Task:
Find the lines that hold the word "joints" and return them.

Data records:
— BEGIN —
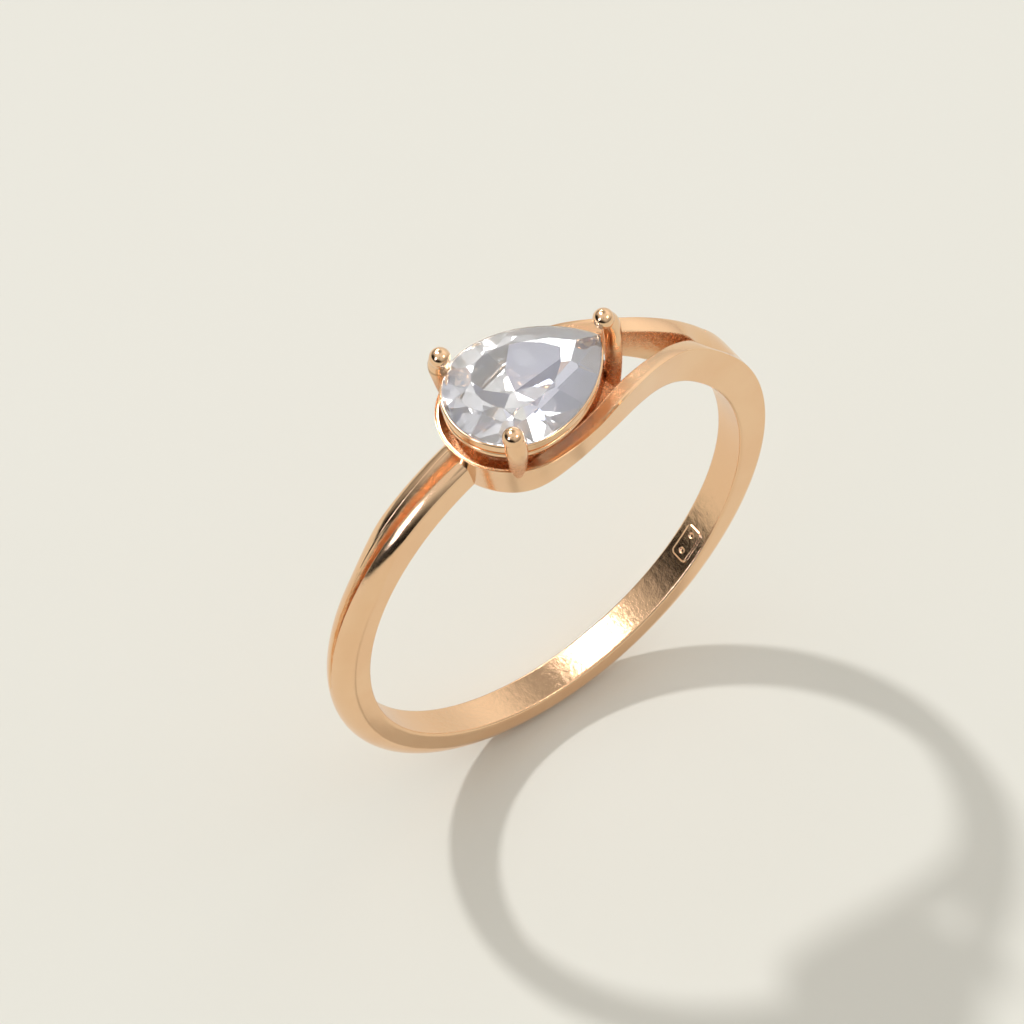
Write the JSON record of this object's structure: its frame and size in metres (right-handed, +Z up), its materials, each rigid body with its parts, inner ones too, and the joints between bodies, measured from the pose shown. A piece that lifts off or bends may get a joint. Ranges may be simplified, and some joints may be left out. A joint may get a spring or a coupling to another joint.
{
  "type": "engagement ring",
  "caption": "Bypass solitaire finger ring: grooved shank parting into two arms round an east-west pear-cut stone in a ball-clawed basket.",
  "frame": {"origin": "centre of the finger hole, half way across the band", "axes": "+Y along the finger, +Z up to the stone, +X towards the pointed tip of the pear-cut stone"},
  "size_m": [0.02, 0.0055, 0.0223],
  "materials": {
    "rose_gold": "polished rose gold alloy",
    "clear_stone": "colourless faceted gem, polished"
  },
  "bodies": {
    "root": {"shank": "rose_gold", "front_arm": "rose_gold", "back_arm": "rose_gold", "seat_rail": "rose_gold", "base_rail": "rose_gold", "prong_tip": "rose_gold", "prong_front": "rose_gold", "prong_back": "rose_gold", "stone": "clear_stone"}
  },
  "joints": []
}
— END —
— BEGIN —
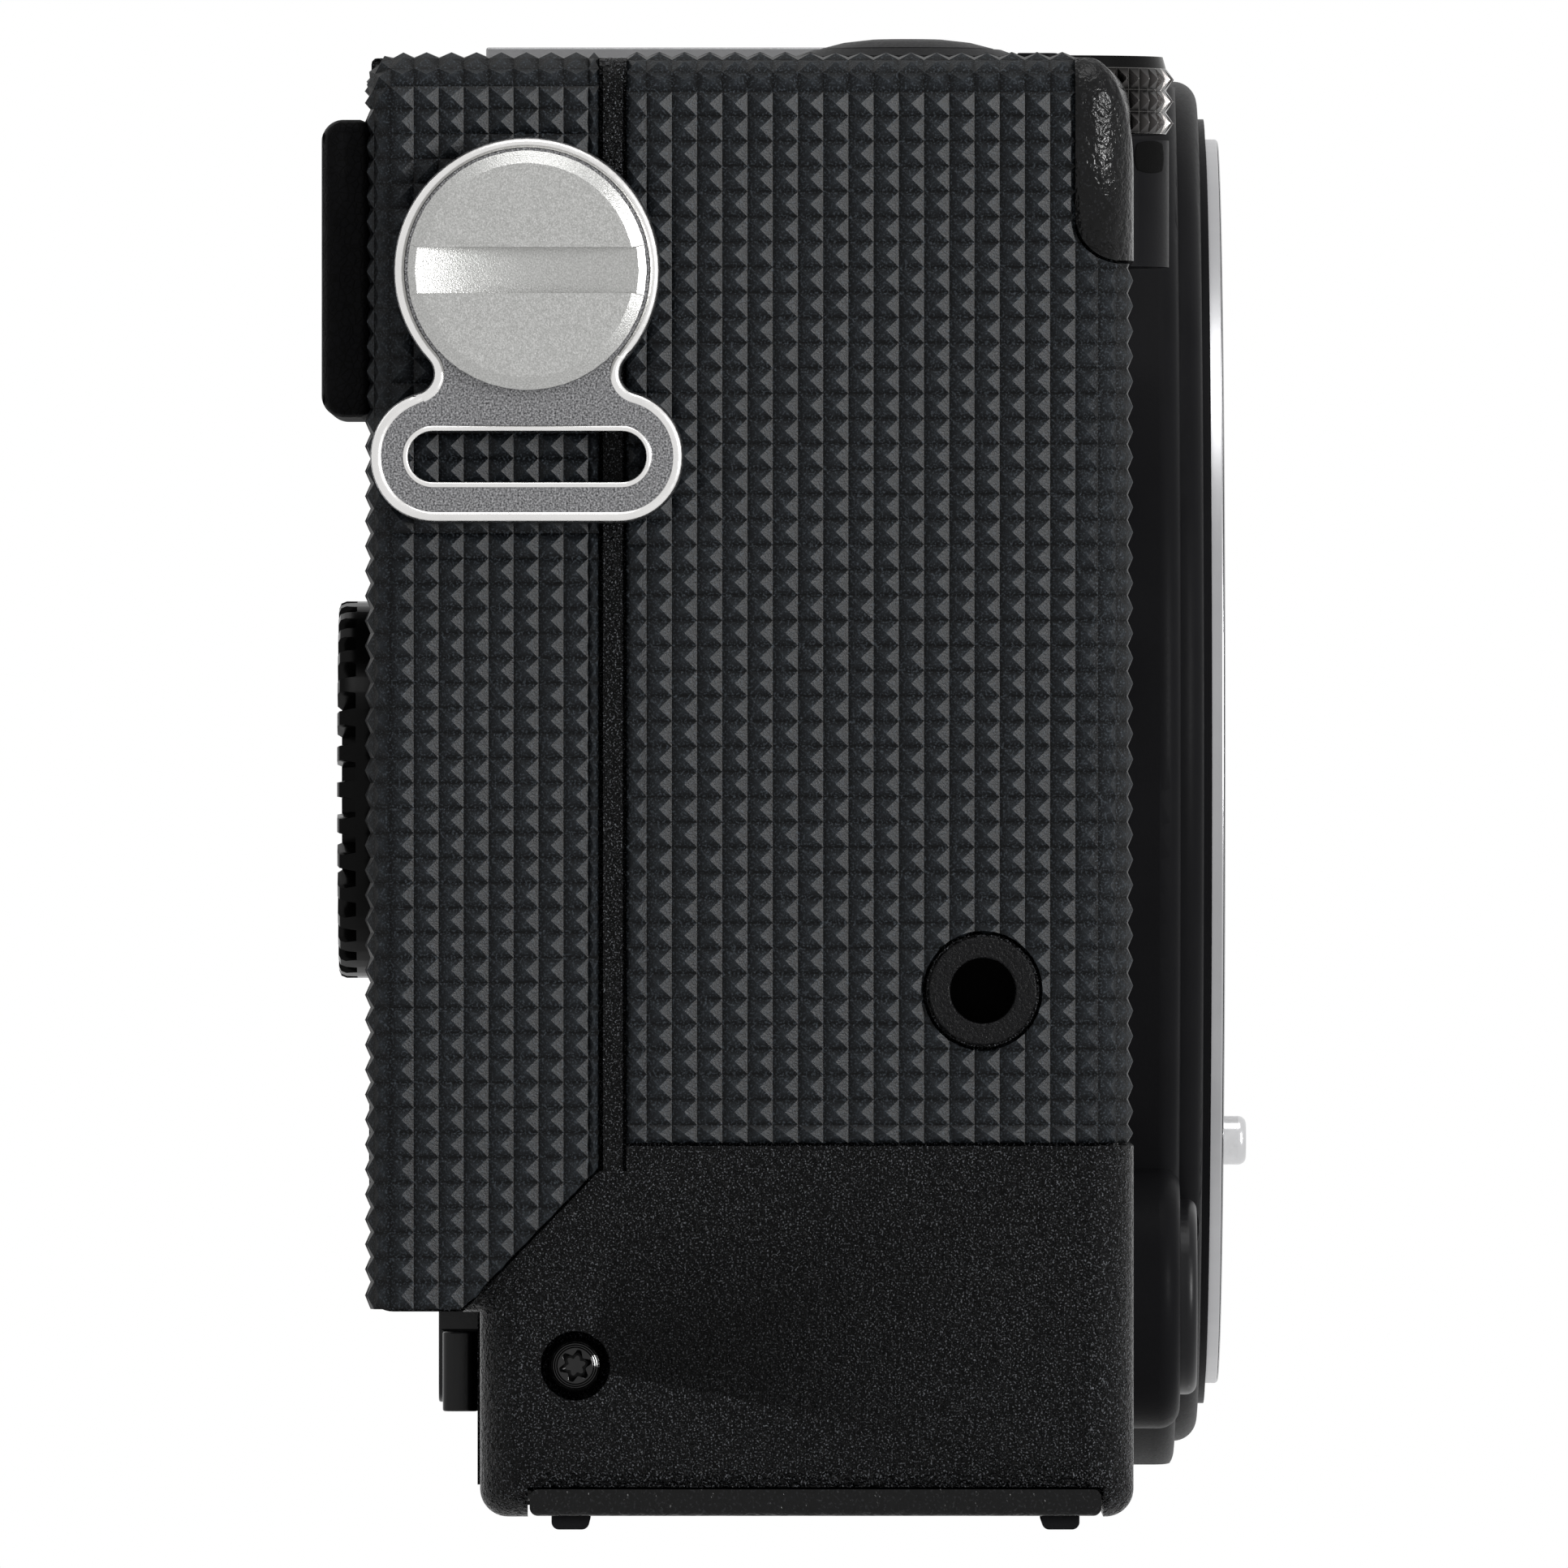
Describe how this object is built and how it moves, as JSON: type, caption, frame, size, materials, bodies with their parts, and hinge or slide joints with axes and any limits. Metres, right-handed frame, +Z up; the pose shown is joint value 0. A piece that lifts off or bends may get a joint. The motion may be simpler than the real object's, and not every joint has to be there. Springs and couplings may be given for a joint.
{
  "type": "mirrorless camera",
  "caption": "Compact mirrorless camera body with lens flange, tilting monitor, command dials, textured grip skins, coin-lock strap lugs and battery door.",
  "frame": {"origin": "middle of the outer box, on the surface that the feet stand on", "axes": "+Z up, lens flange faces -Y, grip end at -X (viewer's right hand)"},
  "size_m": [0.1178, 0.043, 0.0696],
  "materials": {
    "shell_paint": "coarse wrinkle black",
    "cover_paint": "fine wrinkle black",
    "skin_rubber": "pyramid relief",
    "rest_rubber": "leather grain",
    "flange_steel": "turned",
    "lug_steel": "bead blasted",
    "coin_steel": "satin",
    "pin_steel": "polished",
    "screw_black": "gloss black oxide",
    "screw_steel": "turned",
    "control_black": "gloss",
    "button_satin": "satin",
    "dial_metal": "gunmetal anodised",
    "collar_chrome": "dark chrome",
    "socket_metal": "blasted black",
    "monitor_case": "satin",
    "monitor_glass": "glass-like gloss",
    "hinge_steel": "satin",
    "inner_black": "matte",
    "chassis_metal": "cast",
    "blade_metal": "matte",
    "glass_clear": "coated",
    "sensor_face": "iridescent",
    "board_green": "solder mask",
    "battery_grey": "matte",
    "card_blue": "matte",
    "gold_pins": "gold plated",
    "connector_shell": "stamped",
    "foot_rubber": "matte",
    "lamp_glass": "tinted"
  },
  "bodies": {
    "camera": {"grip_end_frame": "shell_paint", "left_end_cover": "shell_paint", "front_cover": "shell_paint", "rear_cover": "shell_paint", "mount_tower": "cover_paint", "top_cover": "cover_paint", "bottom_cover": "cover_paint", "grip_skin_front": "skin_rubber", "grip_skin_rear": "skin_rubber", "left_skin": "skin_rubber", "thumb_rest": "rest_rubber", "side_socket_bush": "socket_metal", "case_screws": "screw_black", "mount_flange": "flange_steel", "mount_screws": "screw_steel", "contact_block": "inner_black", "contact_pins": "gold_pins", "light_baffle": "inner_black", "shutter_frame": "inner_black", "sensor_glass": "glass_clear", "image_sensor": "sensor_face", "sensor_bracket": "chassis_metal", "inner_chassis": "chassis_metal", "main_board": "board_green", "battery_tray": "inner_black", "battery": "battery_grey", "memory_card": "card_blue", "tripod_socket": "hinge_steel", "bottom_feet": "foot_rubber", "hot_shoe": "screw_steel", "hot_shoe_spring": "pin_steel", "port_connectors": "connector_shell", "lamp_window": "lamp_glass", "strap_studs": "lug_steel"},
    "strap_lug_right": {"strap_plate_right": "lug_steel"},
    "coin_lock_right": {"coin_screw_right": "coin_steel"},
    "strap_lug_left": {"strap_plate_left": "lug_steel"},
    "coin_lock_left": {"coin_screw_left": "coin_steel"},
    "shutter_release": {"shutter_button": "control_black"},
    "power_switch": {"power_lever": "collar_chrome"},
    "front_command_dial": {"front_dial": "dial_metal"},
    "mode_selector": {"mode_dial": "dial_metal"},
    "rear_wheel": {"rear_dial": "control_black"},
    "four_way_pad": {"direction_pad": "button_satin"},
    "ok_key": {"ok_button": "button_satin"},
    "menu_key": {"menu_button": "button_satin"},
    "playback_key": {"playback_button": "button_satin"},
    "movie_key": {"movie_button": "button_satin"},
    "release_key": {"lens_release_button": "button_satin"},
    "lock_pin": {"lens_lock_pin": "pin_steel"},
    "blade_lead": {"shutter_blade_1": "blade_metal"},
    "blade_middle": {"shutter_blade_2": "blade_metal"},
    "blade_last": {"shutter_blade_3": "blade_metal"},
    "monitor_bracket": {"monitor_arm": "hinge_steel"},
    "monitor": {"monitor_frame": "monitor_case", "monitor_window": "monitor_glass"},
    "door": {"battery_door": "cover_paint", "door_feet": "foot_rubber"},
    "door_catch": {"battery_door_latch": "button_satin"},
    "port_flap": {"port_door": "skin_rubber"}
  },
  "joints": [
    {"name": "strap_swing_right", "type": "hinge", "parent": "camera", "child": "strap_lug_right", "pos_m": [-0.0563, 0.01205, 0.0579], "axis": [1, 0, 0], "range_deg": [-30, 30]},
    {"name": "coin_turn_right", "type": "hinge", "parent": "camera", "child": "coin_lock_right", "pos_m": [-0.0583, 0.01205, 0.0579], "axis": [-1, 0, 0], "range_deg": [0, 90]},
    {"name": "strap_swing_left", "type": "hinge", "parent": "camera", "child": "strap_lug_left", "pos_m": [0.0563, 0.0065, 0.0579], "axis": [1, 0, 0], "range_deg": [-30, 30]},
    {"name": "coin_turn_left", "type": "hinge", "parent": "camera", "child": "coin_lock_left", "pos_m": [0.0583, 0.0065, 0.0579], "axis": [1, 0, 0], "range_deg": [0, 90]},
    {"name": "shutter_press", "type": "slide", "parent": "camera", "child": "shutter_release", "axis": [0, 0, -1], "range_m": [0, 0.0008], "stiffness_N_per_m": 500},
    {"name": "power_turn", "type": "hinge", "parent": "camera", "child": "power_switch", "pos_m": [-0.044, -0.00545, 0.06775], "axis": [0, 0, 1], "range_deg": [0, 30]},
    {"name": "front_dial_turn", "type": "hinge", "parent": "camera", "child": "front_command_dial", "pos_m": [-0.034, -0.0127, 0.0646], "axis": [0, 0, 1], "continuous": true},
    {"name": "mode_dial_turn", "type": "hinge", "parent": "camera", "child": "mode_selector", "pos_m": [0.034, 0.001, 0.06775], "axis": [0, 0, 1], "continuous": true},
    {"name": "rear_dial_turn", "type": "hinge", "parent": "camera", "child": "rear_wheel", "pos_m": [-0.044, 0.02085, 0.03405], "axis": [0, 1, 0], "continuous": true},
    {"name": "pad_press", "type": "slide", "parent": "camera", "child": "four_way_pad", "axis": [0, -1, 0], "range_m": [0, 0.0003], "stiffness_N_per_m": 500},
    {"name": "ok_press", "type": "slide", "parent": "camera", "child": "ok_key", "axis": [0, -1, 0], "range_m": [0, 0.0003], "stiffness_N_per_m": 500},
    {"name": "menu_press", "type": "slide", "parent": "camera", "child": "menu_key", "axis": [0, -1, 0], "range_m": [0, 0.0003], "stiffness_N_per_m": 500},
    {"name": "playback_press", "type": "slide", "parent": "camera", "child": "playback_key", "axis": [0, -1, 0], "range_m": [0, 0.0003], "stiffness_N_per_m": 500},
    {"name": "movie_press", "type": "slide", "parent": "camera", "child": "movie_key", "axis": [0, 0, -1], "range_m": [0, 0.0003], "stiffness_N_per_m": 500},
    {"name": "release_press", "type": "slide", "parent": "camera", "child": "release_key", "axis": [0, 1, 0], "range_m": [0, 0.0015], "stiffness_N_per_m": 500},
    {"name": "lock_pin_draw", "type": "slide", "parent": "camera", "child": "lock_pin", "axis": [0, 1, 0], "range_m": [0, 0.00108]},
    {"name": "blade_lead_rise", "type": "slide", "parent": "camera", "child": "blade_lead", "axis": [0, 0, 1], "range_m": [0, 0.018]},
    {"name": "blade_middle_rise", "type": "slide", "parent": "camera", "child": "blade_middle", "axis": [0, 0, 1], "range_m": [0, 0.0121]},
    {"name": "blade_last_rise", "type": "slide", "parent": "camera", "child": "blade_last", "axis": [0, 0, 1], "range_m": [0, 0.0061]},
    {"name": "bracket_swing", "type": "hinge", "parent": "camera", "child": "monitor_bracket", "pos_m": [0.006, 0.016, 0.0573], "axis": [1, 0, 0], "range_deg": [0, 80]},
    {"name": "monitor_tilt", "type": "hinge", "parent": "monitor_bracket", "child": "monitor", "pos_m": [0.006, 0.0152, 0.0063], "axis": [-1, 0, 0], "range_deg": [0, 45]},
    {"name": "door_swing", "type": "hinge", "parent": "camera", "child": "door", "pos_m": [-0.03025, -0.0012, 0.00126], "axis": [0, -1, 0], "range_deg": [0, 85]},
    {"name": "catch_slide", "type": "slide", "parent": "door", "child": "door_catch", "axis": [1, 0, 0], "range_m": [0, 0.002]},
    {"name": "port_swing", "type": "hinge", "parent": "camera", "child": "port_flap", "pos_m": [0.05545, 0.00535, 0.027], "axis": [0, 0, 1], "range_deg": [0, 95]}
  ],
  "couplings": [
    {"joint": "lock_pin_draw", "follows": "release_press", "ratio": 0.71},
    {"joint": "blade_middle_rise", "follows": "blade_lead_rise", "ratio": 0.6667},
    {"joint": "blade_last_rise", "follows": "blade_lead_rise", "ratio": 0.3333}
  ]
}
— END —
Task answer:
Write the JSON record of this object's structure: its frame and size in metres (right-handed, +Z up), its materials, each rigid body with its parts, inner ones too, and the joints between bodies, measured from the pose shown. A piece that lifts off or bends may get a joint. Ranges may be simplified, and some joints may be left out. A joint may get a spring or a coupling to another joint.
  "joints": []
Describe how this object is built and how it moves, as JSON: type, caption, frame, size, materials, bodies with their parts, and hinge or slide joints with axes and any limits. Metres, right-handed frame, +Z up; the pose shown is joint value 0. A piece that lifts off or bends may get a joint. The motion may be simpler than the real object's, and not every joint has to be there. Springs and couplings may be given for a joint.
  "joints": [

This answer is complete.